Work to complete
Each line from the start of the data below through the one containing "(high - low) / 2)" must be reproduced exactly.

Stored data
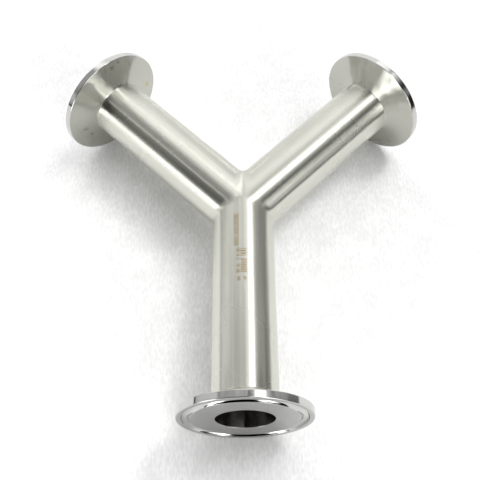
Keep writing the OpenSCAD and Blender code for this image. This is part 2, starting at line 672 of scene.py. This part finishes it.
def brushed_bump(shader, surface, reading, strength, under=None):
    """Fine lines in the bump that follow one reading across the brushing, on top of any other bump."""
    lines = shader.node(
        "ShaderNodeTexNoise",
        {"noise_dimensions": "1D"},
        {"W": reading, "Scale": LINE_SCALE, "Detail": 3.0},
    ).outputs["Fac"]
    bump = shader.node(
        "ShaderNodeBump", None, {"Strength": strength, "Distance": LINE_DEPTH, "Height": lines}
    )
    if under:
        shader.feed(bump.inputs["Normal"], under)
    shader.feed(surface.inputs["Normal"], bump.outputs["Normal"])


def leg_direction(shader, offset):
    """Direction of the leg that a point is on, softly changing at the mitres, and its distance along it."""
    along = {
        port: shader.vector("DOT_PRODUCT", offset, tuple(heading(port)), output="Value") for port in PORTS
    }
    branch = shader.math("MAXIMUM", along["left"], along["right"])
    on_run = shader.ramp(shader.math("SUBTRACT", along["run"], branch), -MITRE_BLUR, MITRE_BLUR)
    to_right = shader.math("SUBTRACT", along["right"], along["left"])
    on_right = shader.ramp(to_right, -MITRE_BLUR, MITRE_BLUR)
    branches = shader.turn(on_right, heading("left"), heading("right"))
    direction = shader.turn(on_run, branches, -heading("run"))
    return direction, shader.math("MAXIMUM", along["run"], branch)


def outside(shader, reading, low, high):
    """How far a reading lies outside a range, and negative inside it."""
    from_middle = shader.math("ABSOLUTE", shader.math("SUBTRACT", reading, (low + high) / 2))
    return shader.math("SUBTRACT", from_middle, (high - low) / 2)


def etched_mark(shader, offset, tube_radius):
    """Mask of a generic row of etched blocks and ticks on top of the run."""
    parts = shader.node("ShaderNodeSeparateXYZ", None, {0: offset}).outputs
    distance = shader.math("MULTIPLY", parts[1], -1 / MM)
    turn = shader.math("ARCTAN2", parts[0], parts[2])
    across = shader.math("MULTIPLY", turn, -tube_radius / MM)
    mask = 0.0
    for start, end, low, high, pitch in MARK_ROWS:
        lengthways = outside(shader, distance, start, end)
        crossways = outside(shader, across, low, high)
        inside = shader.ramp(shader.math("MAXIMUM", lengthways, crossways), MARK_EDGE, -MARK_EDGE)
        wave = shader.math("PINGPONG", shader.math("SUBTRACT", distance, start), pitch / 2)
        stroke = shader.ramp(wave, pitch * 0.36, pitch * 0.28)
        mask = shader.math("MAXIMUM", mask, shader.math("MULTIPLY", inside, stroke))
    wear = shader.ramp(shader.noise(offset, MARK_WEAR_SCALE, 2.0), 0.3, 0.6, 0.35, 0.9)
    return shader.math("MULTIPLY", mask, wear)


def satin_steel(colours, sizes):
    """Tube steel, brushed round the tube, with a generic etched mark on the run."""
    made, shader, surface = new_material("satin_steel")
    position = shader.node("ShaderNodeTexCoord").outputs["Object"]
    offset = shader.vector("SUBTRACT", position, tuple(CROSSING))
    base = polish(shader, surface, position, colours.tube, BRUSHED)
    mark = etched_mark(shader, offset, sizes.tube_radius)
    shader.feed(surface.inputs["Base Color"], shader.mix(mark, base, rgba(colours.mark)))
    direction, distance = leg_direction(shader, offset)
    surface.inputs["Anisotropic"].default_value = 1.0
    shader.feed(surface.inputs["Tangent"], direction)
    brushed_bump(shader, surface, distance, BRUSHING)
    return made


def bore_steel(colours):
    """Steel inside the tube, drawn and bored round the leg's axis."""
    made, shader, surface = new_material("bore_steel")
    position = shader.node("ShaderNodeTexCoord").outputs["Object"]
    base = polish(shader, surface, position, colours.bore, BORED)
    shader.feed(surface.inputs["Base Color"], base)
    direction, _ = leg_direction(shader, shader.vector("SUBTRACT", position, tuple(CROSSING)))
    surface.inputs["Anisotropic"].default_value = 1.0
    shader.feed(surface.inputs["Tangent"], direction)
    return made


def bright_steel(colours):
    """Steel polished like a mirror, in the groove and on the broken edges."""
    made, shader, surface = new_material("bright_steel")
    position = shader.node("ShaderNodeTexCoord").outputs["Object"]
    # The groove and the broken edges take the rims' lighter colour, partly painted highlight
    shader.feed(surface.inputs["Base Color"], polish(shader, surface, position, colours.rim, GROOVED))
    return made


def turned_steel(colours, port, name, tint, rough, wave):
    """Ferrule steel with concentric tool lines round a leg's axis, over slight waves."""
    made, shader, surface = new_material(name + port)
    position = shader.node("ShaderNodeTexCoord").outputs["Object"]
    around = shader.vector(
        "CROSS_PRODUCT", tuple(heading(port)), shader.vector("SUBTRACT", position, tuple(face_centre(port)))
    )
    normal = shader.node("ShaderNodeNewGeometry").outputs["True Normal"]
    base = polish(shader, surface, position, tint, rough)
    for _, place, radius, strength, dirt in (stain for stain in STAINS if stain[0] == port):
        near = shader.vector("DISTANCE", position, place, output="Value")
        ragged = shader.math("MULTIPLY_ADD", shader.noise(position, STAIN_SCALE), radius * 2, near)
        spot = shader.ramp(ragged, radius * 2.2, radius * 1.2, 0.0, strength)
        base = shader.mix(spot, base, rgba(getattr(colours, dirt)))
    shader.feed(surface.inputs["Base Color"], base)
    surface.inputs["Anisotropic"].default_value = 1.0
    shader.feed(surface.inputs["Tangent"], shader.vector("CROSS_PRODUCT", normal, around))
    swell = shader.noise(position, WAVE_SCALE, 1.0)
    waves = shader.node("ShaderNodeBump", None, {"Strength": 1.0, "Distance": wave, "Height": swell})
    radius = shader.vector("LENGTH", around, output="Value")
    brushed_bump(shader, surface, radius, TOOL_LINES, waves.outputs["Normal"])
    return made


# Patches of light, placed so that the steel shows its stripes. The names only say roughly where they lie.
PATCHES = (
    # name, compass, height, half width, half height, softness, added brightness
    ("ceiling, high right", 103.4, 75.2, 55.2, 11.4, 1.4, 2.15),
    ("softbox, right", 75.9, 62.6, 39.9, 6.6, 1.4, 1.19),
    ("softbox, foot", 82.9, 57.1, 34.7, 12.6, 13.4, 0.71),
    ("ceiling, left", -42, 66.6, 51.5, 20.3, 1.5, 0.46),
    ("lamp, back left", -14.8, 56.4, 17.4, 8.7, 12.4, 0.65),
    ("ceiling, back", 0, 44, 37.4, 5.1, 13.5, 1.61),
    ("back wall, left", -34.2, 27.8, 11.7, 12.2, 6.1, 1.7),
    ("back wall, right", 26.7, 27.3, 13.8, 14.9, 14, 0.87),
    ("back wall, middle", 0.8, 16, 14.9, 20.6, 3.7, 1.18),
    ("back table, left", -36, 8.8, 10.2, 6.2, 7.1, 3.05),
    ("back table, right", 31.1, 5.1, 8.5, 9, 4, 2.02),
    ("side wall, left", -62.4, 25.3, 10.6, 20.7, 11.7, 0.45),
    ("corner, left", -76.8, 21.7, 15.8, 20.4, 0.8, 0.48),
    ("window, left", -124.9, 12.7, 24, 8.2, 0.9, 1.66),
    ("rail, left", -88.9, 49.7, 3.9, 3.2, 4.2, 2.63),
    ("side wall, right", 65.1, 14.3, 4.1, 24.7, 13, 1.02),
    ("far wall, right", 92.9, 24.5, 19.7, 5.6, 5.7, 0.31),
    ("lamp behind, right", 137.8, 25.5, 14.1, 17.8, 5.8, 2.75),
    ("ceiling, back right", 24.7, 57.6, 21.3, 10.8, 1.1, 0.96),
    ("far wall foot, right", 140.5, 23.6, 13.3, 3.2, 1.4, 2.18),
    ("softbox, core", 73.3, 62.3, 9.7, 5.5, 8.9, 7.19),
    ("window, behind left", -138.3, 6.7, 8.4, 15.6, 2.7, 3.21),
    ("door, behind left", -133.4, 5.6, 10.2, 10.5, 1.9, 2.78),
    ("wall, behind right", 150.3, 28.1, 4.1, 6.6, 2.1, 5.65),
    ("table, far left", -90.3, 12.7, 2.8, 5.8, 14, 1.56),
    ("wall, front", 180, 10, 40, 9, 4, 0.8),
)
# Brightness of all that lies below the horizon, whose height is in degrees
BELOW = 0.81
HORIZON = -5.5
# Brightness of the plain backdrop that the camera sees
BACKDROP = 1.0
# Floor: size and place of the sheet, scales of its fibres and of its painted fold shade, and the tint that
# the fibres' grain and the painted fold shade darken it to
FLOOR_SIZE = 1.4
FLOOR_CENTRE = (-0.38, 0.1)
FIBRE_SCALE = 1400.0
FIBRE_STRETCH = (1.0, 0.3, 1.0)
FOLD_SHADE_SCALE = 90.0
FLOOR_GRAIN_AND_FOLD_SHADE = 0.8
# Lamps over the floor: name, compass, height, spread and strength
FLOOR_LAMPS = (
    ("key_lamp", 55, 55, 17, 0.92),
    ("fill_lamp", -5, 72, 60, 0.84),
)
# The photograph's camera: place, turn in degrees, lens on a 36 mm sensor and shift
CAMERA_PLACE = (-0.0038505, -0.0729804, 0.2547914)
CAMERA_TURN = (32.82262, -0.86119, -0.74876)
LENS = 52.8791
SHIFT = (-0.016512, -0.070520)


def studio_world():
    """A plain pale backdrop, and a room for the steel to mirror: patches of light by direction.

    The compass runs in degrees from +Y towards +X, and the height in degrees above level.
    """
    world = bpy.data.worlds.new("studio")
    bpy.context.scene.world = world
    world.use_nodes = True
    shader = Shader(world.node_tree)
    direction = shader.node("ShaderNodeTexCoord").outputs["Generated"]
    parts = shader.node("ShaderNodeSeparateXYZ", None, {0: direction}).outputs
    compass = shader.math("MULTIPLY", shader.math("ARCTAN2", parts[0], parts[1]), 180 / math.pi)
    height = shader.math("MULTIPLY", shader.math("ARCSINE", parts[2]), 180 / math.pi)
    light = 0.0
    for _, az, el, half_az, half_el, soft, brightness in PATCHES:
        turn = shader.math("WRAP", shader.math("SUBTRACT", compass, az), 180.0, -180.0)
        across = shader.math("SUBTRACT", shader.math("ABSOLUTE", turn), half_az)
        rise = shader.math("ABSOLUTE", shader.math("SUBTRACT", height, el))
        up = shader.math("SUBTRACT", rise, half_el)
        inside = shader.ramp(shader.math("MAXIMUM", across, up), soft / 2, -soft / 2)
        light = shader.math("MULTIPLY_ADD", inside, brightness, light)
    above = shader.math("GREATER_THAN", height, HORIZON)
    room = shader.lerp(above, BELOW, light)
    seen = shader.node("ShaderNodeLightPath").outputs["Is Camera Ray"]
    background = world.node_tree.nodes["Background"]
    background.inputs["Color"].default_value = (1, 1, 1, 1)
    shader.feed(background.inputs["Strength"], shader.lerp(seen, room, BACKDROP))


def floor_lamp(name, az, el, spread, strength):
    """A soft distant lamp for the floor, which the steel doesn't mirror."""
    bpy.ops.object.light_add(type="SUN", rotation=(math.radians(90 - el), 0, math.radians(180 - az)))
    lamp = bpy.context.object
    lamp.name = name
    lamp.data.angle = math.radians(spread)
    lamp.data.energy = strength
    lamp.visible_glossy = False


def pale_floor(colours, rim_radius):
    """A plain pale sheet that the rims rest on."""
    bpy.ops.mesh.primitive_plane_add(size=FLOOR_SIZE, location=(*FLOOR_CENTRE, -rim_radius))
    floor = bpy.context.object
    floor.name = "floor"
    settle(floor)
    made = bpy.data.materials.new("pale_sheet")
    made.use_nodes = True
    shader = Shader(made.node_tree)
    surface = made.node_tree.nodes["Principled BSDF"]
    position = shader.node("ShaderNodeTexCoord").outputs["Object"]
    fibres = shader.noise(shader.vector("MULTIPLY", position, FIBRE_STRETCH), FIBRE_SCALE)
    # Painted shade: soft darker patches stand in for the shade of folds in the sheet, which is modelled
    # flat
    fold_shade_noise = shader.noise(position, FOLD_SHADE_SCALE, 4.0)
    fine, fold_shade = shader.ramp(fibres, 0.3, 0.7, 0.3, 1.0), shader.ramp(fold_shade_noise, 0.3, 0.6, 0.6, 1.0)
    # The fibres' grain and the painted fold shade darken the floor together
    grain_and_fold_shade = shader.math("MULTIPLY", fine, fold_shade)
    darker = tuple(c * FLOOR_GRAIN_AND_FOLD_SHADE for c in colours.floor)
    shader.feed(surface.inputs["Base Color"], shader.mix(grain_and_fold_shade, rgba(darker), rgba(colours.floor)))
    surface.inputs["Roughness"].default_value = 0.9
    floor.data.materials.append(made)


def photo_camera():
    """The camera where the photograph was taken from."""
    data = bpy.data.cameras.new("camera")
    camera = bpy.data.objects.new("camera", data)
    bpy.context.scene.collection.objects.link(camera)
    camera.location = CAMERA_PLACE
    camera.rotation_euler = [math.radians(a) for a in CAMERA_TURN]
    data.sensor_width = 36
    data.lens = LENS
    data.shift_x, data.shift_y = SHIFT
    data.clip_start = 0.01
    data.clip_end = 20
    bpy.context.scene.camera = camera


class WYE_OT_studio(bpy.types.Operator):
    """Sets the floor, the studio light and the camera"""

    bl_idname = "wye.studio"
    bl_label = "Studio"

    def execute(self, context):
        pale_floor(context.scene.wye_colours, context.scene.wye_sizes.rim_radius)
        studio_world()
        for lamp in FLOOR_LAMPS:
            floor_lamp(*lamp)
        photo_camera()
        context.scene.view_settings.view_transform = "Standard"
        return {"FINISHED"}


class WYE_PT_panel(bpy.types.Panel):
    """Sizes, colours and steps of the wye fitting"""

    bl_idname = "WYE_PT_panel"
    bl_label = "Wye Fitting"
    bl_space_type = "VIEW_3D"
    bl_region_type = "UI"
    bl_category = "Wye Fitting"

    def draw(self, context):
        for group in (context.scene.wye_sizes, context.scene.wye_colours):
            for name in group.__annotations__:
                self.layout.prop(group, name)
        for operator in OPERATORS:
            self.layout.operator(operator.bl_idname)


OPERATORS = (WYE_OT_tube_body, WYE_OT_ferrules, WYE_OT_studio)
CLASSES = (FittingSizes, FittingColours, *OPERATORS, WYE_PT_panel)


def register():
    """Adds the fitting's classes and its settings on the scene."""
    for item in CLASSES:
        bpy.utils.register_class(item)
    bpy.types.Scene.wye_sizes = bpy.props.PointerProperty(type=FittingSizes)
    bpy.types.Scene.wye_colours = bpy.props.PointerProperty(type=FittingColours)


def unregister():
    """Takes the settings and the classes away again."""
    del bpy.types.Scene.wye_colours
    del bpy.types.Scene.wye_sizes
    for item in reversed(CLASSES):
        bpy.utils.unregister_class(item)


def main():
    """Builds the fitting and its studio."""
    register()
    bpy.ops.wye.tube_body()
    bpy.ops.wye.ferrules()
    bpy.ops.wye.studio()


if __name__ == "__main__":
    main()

Solution to this problem
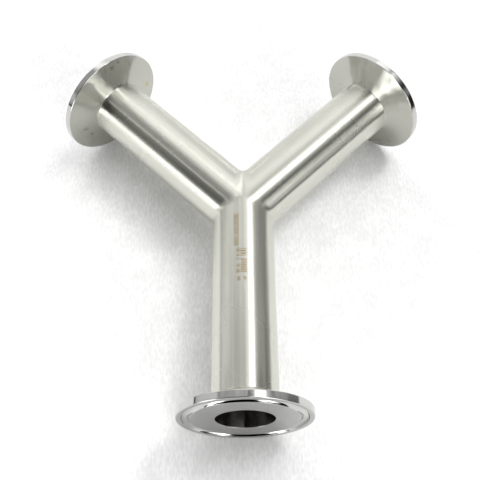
Keep writing the OpenSCAD and Blender code for this image. This is part 2, starting at line 672 of scene.py. This part finishes it.
def brushed_bump(shader, surface, reading, strength, under=None):
    """Fine lines in the bump that follow one reading across the brushing, on top of any other bump."""
    lines = shader.node(
        "ShaderNodeTexNoise",
        {"noise_dimensions": "1D"},
        {"W": reading, "Scale": LINE_SCALE, "Detail": 3.0},
    ).outputs["Fac"]
    bump = shader.node(
        "ShaderNodeBump", None, {"Strength": strength, "Distance": LINE_DEPTH, "Height": lines}
    )
    if under:
        shader.feed(bump.inputs["Normal"], under)
    shader.feed(surface.inputs["Normal"], bump.outputs["Normal"])


def leg_direction(shader, offset):
    """Direction of the leg that a point is on, softly changing at the mitres, and its distance along it."""
    along = {
        port: shader.vector("DOT_PRODUCT", offset, tuple(heading(port)), output="Value") for port in PORTS
    }
    branch = shader.math("MAXIMUM", along["left"], along["right"])
    on_run = shader.ramp(shader.math("SUBTRACT", along["run"], branch), -MITRE_BLUR, MITRE_BLUR)
    to_right = shader.math("SUBTRACT", along["right"], along["left"])
    on_right = shader.ramp(to_right, -MITRE_BLUR, MITRE_BLUR)
    branches = shader.turn(on_right, heading("left"), heading("right"))
    direction = shader.turn(on_run, branches, -heading("run"))
    return direction, shader.math("MAXIMUM", along["run"], branch)


def outside(shader, reading, low, high):
    """How far a reading lies outside a range, and negative inside it."""
    from_middle = shader.math("ABSOLUTE", shader.math("SUBTRACT", reading, (low + high) / 2))
    return shader.math("SUBTRACT", from_middle, (high - low) / 2)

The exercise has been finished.